Suspension is an option available to principals in NSW public schools for managing unacceptable misbehaviour. You or your child may appeal the decision.
The Student Discipline policy and subsequent Suspension procedures are currently under review.
When can I appeal?
Students and parents or carers may appeal a suspension if they believe:
- correct procedures were not followed, and/or
- the decision was unfair.
Background: proper procedures for suspension
discussing the misbehaviour with the student and parents or carers
putting measures in place to change the behaviour
putting a written caution, detailing the misbehaviour and explaining what the school expects from the student.
Other required steps can be found in the suspension and expulsion of school students procedure.
For some types of behaviour, however, the principal may suspend a student immediately.

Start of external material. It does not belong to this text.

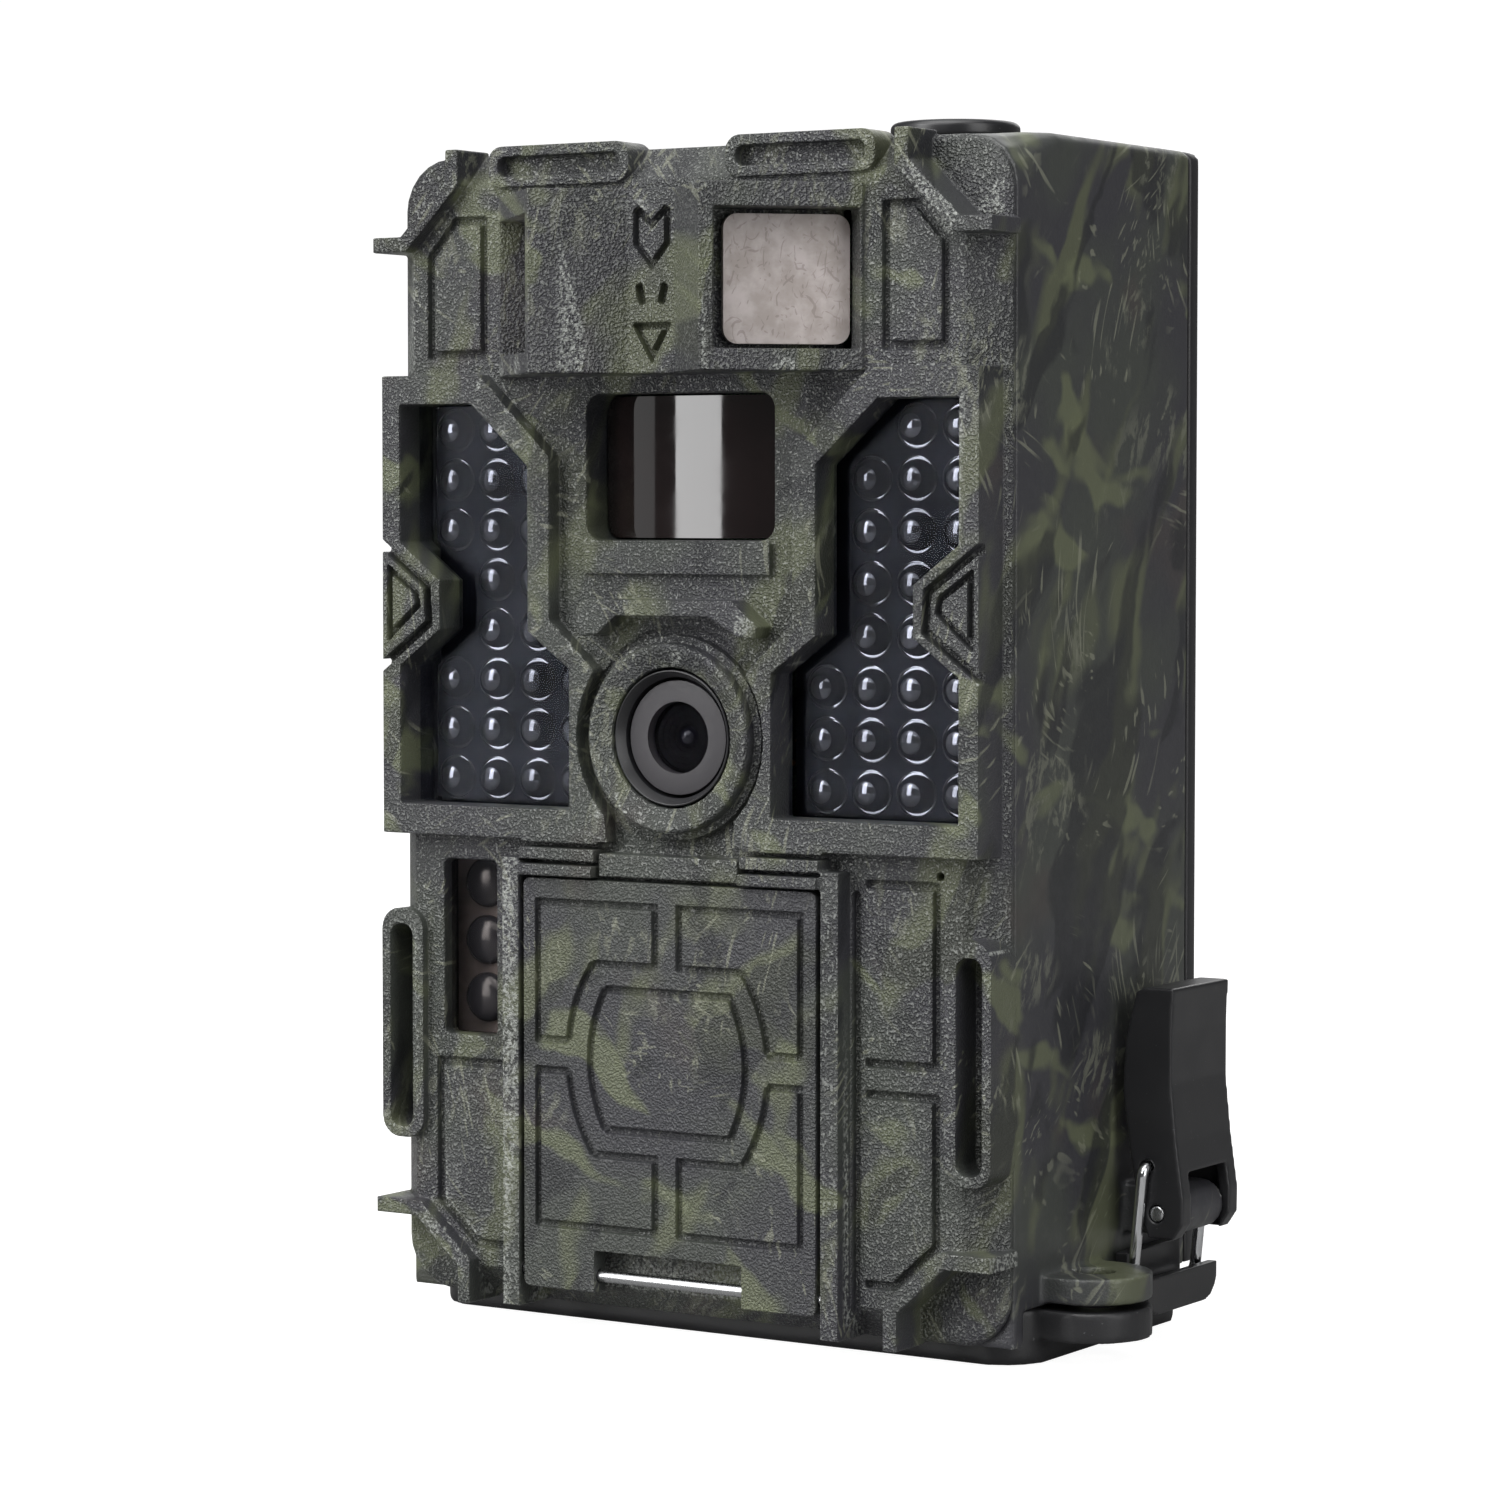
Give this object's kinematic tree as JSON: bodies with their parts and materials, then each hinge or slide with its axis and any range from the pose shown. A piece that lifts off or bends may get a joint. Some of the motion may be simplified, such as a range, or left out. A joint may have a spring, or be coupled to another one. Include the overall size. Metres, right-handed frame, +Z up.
{
  "type": "trail camera",
  "caption": "Camouflage trail camera: lamp windows, motion sensors and lens in front, flip-down door over the keys, and a hinged bottom cover held by a toggle latch.",
  "frame": {"origin": "on the underside of the bottom cover, on the housing's centre plane, 26 mm behind the flat of the front bezel", "axes": "+Z up, +Y from the lens towards the tree, +X towards the side with the toggle latch"},
  "size_m": [0.1025, 0.0776, 0.1472],
  "materials": {
    "camo_plastic": "moulded ABS with a printed camouflage film, fine stipple on the front",
    "black_plastic": "satin moulded black plastic",
    "lamp_window": "near-black polished acrylic",
    "sensor_window": "near-black polished plastic",
    "frosted_lens": "milky frosted polyethylene",
    "circuit_board": "green solder mask",
    "bare_steel": "bare steel",
    "chrome_wire": "bright plated wire",
    "brass_insert": "turned brass",
    "seal_rubber": "soft black rubber",
    "key_plastic": "grey moulded keys",
    "cell_sleeve": "plain shrink sleeve",
    "lens_grey": "satin grey lens mask",
    "lens_glass": "clear coated glass",
    "display_glass": "switched-off display"
  },
  "bodies": {
    "housing": {"front_bezel": "camo_plastic", "main_housing": "camo_plastic", "rear_cover": "black_plastic", "rear_bracket": "black_plastic", "antenna_cap": "black_plastic", "door_hinge_pin": "bare_steel", "motion_window_center": "sensor_window", "motion_sensor_center": "bare_steel", "lens_cover_glass": "lens_glass", "lens_shroud": "black_plastic", "lens_barrel": "lens_grey", "lens_element": "lens_glass", "image_sensor_board": "circuit_board", "status_window": "lamp_window", "status_board": "circuit_board", "microphone": "bare_steel", "display_module": "display_glass", "keypad_board": "circuit_board", "main_board": "circuit_board", "usb_socket": "bare_steel", "card_socket": "bare_steel", "battery_case": "black_plastic", "cover_hinge_pin": "bare_steel", "latch_pin": "bare_steel", "ir_window_right": "lamp_window", "ir_led_board_right": "circuit_board", "motion_lens_right": "frosted_lens", "motion_sensor_right": "bare_steel", "ir_window_left": "lamp_window", "ir_led_board_left": "circuit_board", "motion_lens_left": "frosted_lens", "motion_sensor_left": "bare_steel", "rear_screw_1": "bare_steel", "rear_screw_2": "bare_steel", "rear_screw_3": "bare_steel", "rear_screw_4": "bare_steel", "battery_cell_1": "cell_sleeve", "battery_cell_2": "cell_sleeve", "battery_cell_3": "cell_sleeve", "battery_cell_4": "cell_sleeve", "battery_cell_5": "cell_sleeve", "battery_cell_6": "cell_sleeve", "battery_cell_7": "cell_sleeve", "battery_cell_8": "cell_sleeve"},
    "front_door": {"front_door": "camo_plastic"},
    "bottom_cover": {"bottom_cover": "black_plastic", "cover_seal": "seal_rubber", "tripod_insert": "brass_insert", "latch_strike": "black_plastic"},
    "latch_lever": {"latch_lever": "black_plastic"},
    "latch_bail": {"latch_bail": "chrome_wire"},
    "power_switch": {"power_switch": "key_plastic"},
    "ir_cut_filter": {"ir_cut_filter": "lens_glass"},
    "button_up": {"button_up": "key_plastic"},
    "button_down": {"button_down": "key_plastic"},
    "button_left": {"button_left": "key_plastic"},
    "button_right": {"button_right": "key_plastic"},
    "button_ok": {"button_ok": "key_plastic"},
    "button_menu": {"button_menu": "key_plastic"}
  },
  "joints": [
    {"name": "front_door_hinge", "type": "hinge", "parent": "housing", "child": "front_door", "pos_m": [0, -0.0275, 0.00755], "axis": [1, 0, 0], "range_deg": [0, 95]},
    {"name": "bottom_cover_hinge", "type": "hinge", "parent": "housing", "child": "bottom_cover", "pos_m": [-0.0464, 0.003, 0.0069], "axis": [0, 1, 0], "range_deg": [0, 100]},
    {"name": "latch_lever_hinge", "type": "hinge", "parent": "housing", "child": "latch_lever", "pos_m": [0.0497, 0.0102, 0.0162], "axis": [0, 1, 0], "range_deg": [0, 120]},
    {"name": "latch_bail_hinge", "type": "hinge", "parent": "latch_lever", "child": "latch_bail", "pos_m": [0.0484, 0.0102, 0.0218], "axis": [0, 1, 0], "range_deg": [-165, 0]},
    {"name": "power_switch_slide", "type": "slide", "parent": "housing", "child": "power_switch", "axis": [-1, 0, 0], "range_m": [0, 0.004]},
    {"name": "ir_cut_filter_slide", "type": "slide", "parent": "housing", "child": "ir_cut_filter", "axis": [-1, 0, 0], "range_m": [0, 0.0064]},
    {"name": "button_up_press", "type": "slide", "parent": "housing", "child": "button_up", "axis": [0, 1, 0], "range_m": [0, 0.0005], "stiffness_N_per_m": 600},
    {"name": "button_down_press", "type": "slide", "parent": "housing", "child": "button_down", "axis": [0, 1, 0], "range_m": [0, 0.0005], "stiffness_N_per_m": 600},
    {"name": "button_left_press", "type": "slide", "parent": "housing", "child": "button_left", "axis": [0, 1, 0], "range_m": [0, 0.0005], "stiffness_N_per_m": 600},
    {"name": "button_right_press", "type": "slide", "parent": "housing", "child": "button_right", "axis": [0, 1, 0], "range_m": [0, 0.0005], "stiffness_N_per_m": 600},
    {"name": "button_ok_press", "type": "slide", "parent": "housing", "child": "button_ok", "axis": [0, 1, 0], "range_m": [0, 0.0005], "stiffness_N_per_m": 600},
    {"name": "button_menu_press", "type": "slide", "parent": "housing", "child": "button_menu", "axis": [0, 1, 0], "range_m": [0, 0.0005], "stiffness_N_per_m": 600}
  ],
  "couplings": [
    {"joint": "latch_bail_hinge", "follows": "latch_lever_hinge", "ratio": -1.35}
  ]
}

Students can be automatically suspended if:
- they are physically violent
- in possession of a weapon
- in poessession of an illegal drug
- engage in criminal activity involving the school.
Starting your appeal
Appeals should be in writing and clearly state the grounds on which they are being made.
A form must also be completed and submitted with the appeal. It can be found in Appendix 4 in Suspension and expulsion of school student procedures.
Who to send your appeal to
Appeals area sent to the Director, Public Schools NSW, not the principal.
The Director may ask another NSW Department of Education officer to help manage the appeal but the Director will normally be responsible for the final decision.
Sometimes, when the Director, Public Schools NSW has been closely involved in a decision to suspend a student, there might be good reason for someone else to judge any appeal.
In those situations, responsibility for handingly the appeal will fall to the Executive Director, Public Schools NSW.
The Executive Director, Public Schools NSW may also ask another Director to manage it.
- deal with the appeal within 20 school days of its lodgement
- ensure communication lines are open so parents and carers are aware of any progress
- discuss key issues with the person making the appeal
- advice all parties of the decision and the reasons for reaching it
- where an appeal is upheld, the person determining the appeal will decide what further action is to be taken.